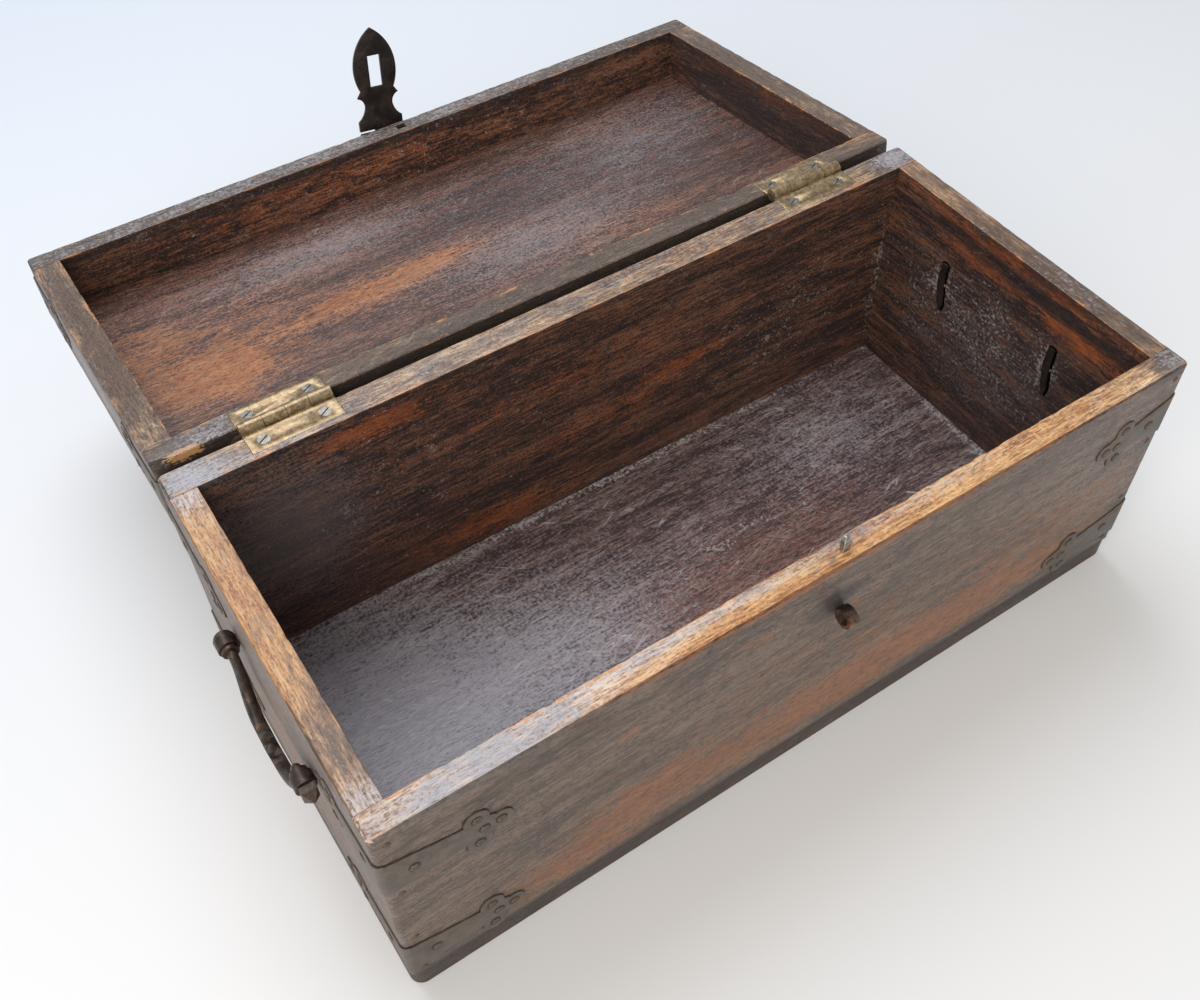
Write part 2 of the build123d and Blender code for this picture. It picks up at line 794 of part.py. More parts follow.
for side, side_x in (("left", -1), ("right", 1)):
    centre = side_x * hinge_centre
    nodes[f"{side}_chest_leaf"] = hinge_leaf(centre, chest_leaf_low, 0, hinge_pin_radius, False)
    nodes[f"{side}_lid_leaf"] = opened(
        hinge_leaf(centre, lid_rim, 1, hinge_pin_radius + running_clearance, True)
    )
    nodes[f"{side}_hinge_pin"] = hinge_pin(side_x)
    nodes[f"{side}_handle"] = placed_bail(side_x)
    for end, side_y in (("front", -1), ("back", 1)):
        face = handle_face(side_x, side_y * handle_eye_spacing / 2)
        eye = cotter_eye(handle_eye_width, end_thickness)
        nodes[f"{side}_handle_eye_{end}"] = face.location * eye

nodes["chest_hinge_screws"] = group(hinge_screws(chest_leaf_low, False))
nodes["lid_hinge_screws"] = group([opened(one) for one in hinge_screws(lid_rim, True)])

os.makedirs("parts", exist_ok=True)
for name, shape in nodes.items():
    export_step(shape, f"parts/{name}.step")
    print(name)
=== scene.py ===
# A small storage chest of dark stained teak, bound with iron corner straps.
# Its lid is tipped back open on two brass butt hinges, and it stands on a pale floor.
import json
import math

import bmesh
import bpy
from mathutils import Matrix, Vector, noise


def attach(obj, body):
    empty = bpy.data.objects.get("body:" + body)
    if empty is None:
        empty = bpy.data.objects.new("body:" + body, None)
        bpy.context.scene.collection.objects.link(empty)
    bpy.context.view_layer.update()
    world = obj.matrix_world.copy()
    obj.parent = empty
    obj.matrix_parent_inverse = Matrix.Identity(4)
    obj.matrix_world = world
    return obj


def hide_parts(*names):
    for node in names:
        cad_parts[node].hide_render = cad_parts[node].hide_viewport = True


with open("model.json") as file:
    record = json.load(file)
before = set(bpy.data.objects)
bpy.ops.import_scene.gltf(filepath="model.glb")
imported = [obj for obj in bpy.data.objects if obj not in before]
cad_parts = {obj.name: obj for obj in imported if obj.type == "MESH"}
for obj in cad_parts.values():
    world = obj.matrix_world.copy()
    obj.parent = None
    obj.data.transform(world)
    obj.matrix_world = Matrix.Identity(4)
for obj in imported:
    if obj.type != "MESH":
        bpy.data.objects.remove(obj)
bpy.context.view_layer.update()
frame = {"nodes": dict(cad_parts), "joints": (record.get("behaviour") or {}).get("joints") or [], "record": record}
print("frame loaded")

mm = 0.001


def linearColour(code):
    # sRGB hex to the linear colour that a shader takes
    parts = [int(code[place:place + 2], 16) / 255 for place in (1, 3, 5)]
    return [part / 12.92 if part < 0.04045 else ((part + 0.055) / 1.055) ** 2.4 for part in parts] + [1]


def addNode(tree, kind, settings=None, links=None, stops=None):
    # one shader node: its settings, what its sockets take, and a ramp's stops
    node = tree.nodes.new(kind)
    for name, value in (settings or {}).items():
        setattr(node, name, value)
    for socket, value in (links or {}).items():
        if isinstance(value, bpy.types.NodeSocket):
            tree.links.new(value, node.inputs[socket])
        else:
            node.inputs[socket].default_value = value
    for number, (place, code) in enumerate(stops or []):
        ramp = node.color_ramp.elements
        stop = ramp[number] if number < 2 else ramp.new(place)
        stop.position = place
        stop.color = linearColour(code)
    return node


def newMaterial(name):
    material = bpy.data.materials.new(name)
    material.use_nodes = True
    material.node_tree.nodes.clear()
    return material, material.node_tree


# Teak, sawn and planed by hand, stained dark and waxed, then handled for decades. The grain shows as
# fine short dashes and open pores. Where hands rub it the stain has gone to orange and ochre, the
# edges are worn bare and chipped, and a blue-grey film of dust and old wax lies on the flat parts,
# made paler in places by a painted sheen, the reflection of the bright room on the wax.

# Each pattern's size in mm, along the grain and twice across it, and how fine and how wavy it is. Real
# pores are about 0.3 mm wide, and they are drawn as coarse as they need to show.
teakPatterns = {
    "figure": {"size": (70, 9, 9), "detail": 3.0, "rough": 0.55, "twist": 0.6},
    "streak": {"size": (11, 1.1, 1.1), "detail": 4.0, "rough": 0.62, "twist": 0.3},
    "pores": {"size": (5, 0.75, 0.75), "detail": 2.0, "rough": 0.5, "twist": 0.0},
    "mottle": {"size": (20, 8, 8), "detail": 5.0, "rough": 0.62, "twist": 0.8},
    "fleck": {"size": (1.9, 1.9, 1.9), "detail": 3.0, "rough": 0.7, "twist": 0.0},
    "specks": {"size": (2.3, 2.3, 2.3), "detail": 5.0, "rough": 0.72, "twist": 0.0},
}
scratchPattern = {"size": (110, 5, 5), "detail": 1.0, "rough": 0.3, "twist": 0.2}
scratchTurns = (22, -38)  # degrees off the grain

# What each pattern adds to a layer, and the sums between which the layer fades in. The gap to an edge
# is in mm.
teakLayers = {
    "stainRubbedThin": {
        "adds": {"warm": 1.0, "mottle": 1.5, "streak": 0.7, "fleck": 0.8}, "fades": (1.6, 2.05)},
    "dirtAndShade": {"adds": {"dark": 1.0, "mottle": 1.0, "fleck": 0.6}, "fades": (0.84, 1.2)},
    "openPore": {"adds": {"pores": 1.0}, "fades": (0.44, 0.35)},
    "waxFilmAndSheen": {"adds": {"grey": 1.0, "mottle": 0.4, "fleck": 1.0, "streak": 0.45}, "fades": (1.02, 1.46)},
    "paleSpeck": {"adds": {"specks": 1.0, "flecked": 0.3, "mottle": 0.4}, "fades": (0.86, 0.96)},
    "scratchedPart": {"adds": {"mottle": 1.0, "figure": 0.8}, "fades": (0.9, 1.05)},
    "scratchLine": {"adds": {"course": 1.0}, "fades": (0.011, 0.003)},
    "bareEdge": {"adds": {"gap": 1.0, "mottle": 12.0, "fleck": 7.0}, "fades": (10.1, 8.0)},
    "tornFibre": {"adds": {"torn": 1.0, "fleck": 0.7, "streak": 1.1}, "fades": (1.3, 1.42)},
}
teakTone = {"streak": 0.42, "figure": 0.28, "fleck": 0.3}
teakStops = {"deep": 0.435, "body": 0.5, "light": 0.565, "rust": 0.42, "ochre": 0.6}
teakHeights = {"streak": 0.7, "fleck": 0.6, "openPore": -0.5, "specks": 0.25}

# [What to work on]
Output all of the data above without any alteration.

# [Solution to this task]
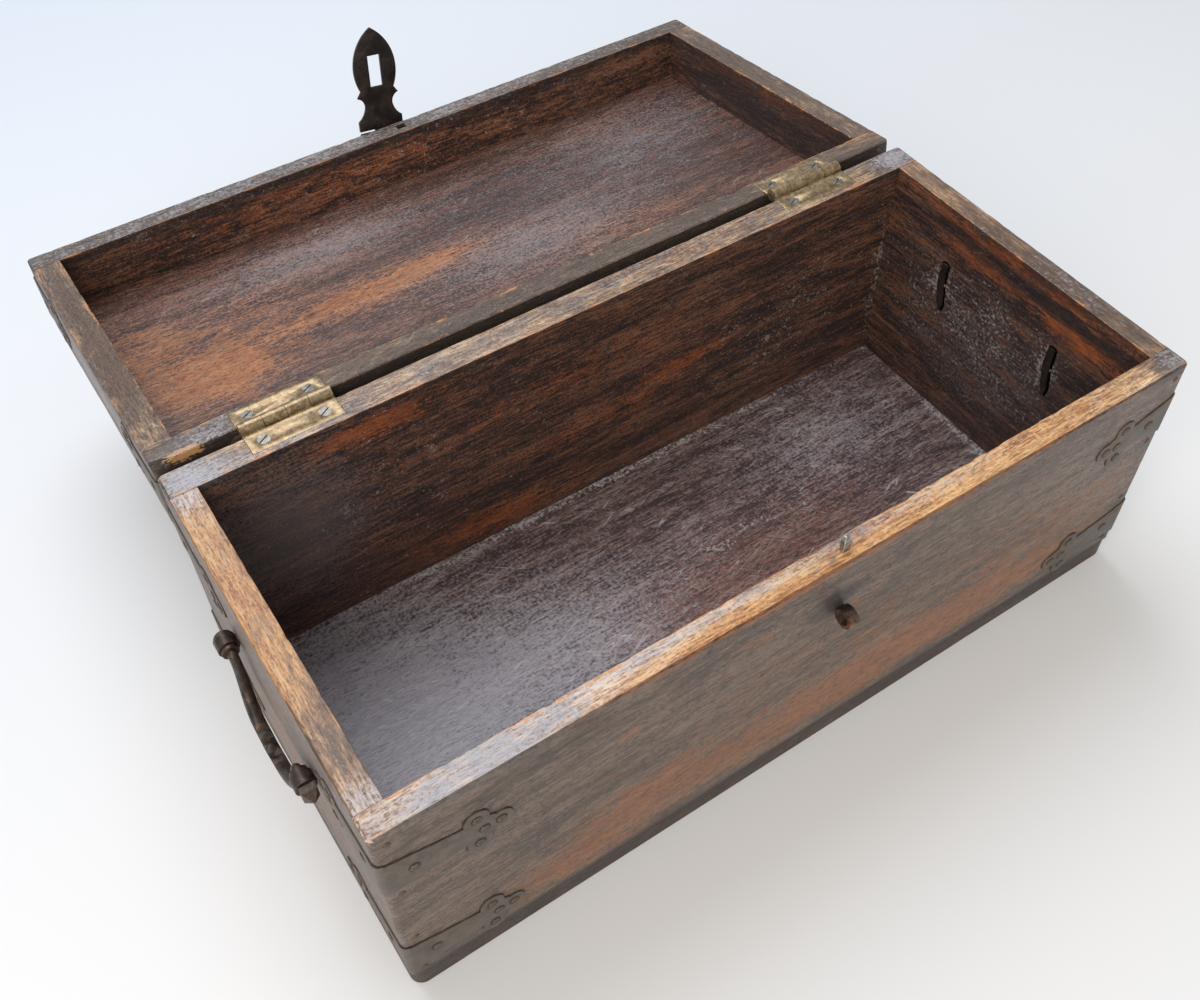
Write part 2 of the build123d and Blender code for this picture. It picks up at line 794 of part.py. More parts follow.
for side, side_x in (("left", -1), ("right", 1)):
    centre = side_x * hinge_centre
    nodes[f"{side}_chest_leaf"] = hinge_leaf(centre, chest_leaf_low, 0, hinge_pin_radius, False)
    nodes[f"{side}_lid_leaf"] = opened(
        hinge_leaf(centre, lid_rim, 1, hinge_pin_radius + running_clearance, True)
    )
    nodes[f"{side}_hinge_pin"] = hinge_pin(side_x)
    nodes[f"{side}_handle"] = placed_bail(side_x)
    for end, side_y in (("front", -1), ("back", 1)):
        face = handle_face(side_x, side_y * handle_eye_spacing / 2)
        eye = cotter_eye(handle_eye_width, end_thickness)
        nodes[f"{side}_handle_eye_{end}"] = face.location * eye

nodes["chest_hinge_screws"] = group(hinge_screws(chest_leaf_low, False))
nodes["lid_hinge_screws"] = group([opened(one) for one in hinge_screws(lid_rim, True)])

os.makedirs("parts", exist_ok=True)
for name, shape in nodes.items():
    export_step(shape, f"parts/{name}.step")
    print(name)
=== scene.py ===
# A small storage chest of dark stained teak, bound with iron corner straps.
# Its lid is tipped back open on two brass butt hinges, and it stands on a pale floor.
import json
import math

import bmesh
import bpy
from mathutils import Matrix, Vector, noise


def attach(obj, body):
    empty = bpy.data.objects.get("body:" + body)
    if empty is None:
        empty = bpy.data.objects.new("body:" + body, None)
        bpy.context.scene.collection.objects.link(empty)
    bpy.context.view_layer.update()
    world = obj.matrix_world.copy()
    obj.parent = empty
    obj.matrix_parent_inverse = Matrix.Identity(4)
    obj.matrix_world = world
    return obj


def hide_parts(*names):
    for node in names:
        cad_parts[node].hide_render = cad_parts[node].hide_viewport = True


with open("model.json") as file:
    record = json.load(file)
before = set(bpy.data.objects)
bpy.ops.import_scene.gltf(filepath="model.glb")
imported = [obj for obj in bpy.data.objects if obj not in before]
cad_parts = {obj.name: obj for obj in imported if obj.type == "MESH"}
for obj in cad_parts.values():
    world = obj.matrix_world.copy()
    obj.parent = None
    obj.data.transform(world)
    obj.matrix_world = Matrix.Identity(4)
for obj in imported:
    if obj.type != "MESH":
        bpy.data.objects.remove(obj)
bpy.context.view_layer.update()
frame = {"nodes": dict(cad_parts), "joints": (record.get("behaviour") or {}).get("joints") or [], "record": record}
print("frame loaded")

mm = 0.001


def linearColour(code):
    # sRGB hex to the linear colour that a shader takes
    parts = [int(code[place:place + 2], 16) / 255 for place in (1, 3, 5)]
    return [part / 12.92 if part < 0.04045 else ((part + 0.055) / 1.055) ** 2.4 for part in parts] + [1]


def addNode(tree, kind, settings=None, links=None, stops=None):
    # one shader node: its settings, what its sockets take, and a ramp's stops
    node = tree.nodes.new(kind)
    for name, value in (settings or {}).items():
        setattr(node, name, value)
    for socket, value in (links or {}).items():
        if isinstance(value, bpy.types.NodeSocket):
            tree.links.new(value, node.inputs[socket])
        else:
            node.inputs[socket].default_value = value
    for number, (place, code) in enumerate(stops or []):
        ramp = node.color_ramp.elements
        stop = ramp[number] if number < 2 else ramp.new(place)
        stop.position = place
        stop.color = linearColour(code)
    return node


def newMaterial(name):
    material = bpy.data.materials.new(name)
    material.use_nodes = True
    material.node_tree.nodes.clear()
    return material, material.node_tree


# Teak, sawn and planed by hand, stained dark and waxed, then handled for decades. The grain shows as
# fine short dashes and open pores. Where hands rub it the stain has gone to orange and ochre, the
# edges are worn bare and chipped, and a blue-grey film of dust and old wax lies on the flat parts,
# made paler in places by a painted sheen, the reflection of the bright room on the wax.

# Each pattern's size in mm, along the grain and twice across it, and how fine and how wavy it is. Real
# pores are about 0.3 mm wide, and they are drawn as coarse as they need to show.
teakPatterns = {
    "figure": {"size": (70, 9, 9), "detail": 3.0, "rough": 0.55, "twist": 0.6},
    "streak": {"size": (11, 1.1, 1.1), "detail": 4.0, "rough": 0.62, "twist": 0.3},
    "pores": {"size": (5, 0.75, 0.75), "detail": 2.0, "rough": 0.5, "twist": 0.0},
    "mottle": {"size": (20, 8, 8), "detail": 5.0, "rough": 0.62, "twist": 0.8},
    "fleck": {"size": (1.9, 1.9, 1.9), "detail": 3.0, "rough": 0.7, "twist": 0.0},
    "specks": {"size": (2.3, 2.3, 2.3), "detail": 5.0, "rough": 0.72, "twist": 0.0},
}
scratchPattern = {"size": (110, 5, 5), "detail": 1.0, "rough": 0.3, "twist": 0.2}
scratchTurns = (22, -38)  # degrees off the grain

# What each pattern adds to a layer, and the sums between which the layer fades in. The gap to an edge
# is in mm.
teakLayers = {
    "stainRubbedThin": {
        "adds": {"warm": 1.0, "mottle": 1.5, "streak": 0.7, "fleck": 0.8}, "fades": (1.6, 2.05)},
    "dirtAndShade": {"adds": {"dark": 1.0, "mottle": 1.0, "fleck": 0.6}, "fades": (0.84, 1.2)},
    "openPore": {"adds": {"pores": 1.0}, "fades": (0.44, 0.35)},
    "waxFilmAndSheen": {"adds": {"grey": 1.0, "mottle": 0.4, "fleck": 1.0, "streak": 0.45}, "fades": (1.02, 1.46)},
    "paleSpeck": {"adds": {"specks": 1.0, "flecked": 0.3, "mottle": 0.4}, "fades": (0.86, 0.96)},
    "scratchedPart": {"adds": {"mottle": 1.0, "figure": 0.8}, "fades": (0.9, 1.05)},
    "scratchLine": {"adds": {"course": 1.0}, "fades": (0.011, 0.003)},
    "bareEdge": {"adds": {"gap": 1.0, "mottle": 12.0, "fleck": 7.0}, "fades": (10.1, 8.0)},
    "tornFibre": {"adds": {"torn": 1.0, "fleck": 0.7, "streak": 1.1}, "fades": (1.3, 1.42)},
}
teakTone = {"streak": 0.42, "figure": 0.28, "fleck": 0.3}
teakStops = {"deep": 0.435, "body": 0.5, "light": 0.565, "rust": 0.42, "ochre": 0.6}
teakHeights = {"streak": 0.7, "fleck": 0.6, "openPore": -0.5, "specks": 0.25}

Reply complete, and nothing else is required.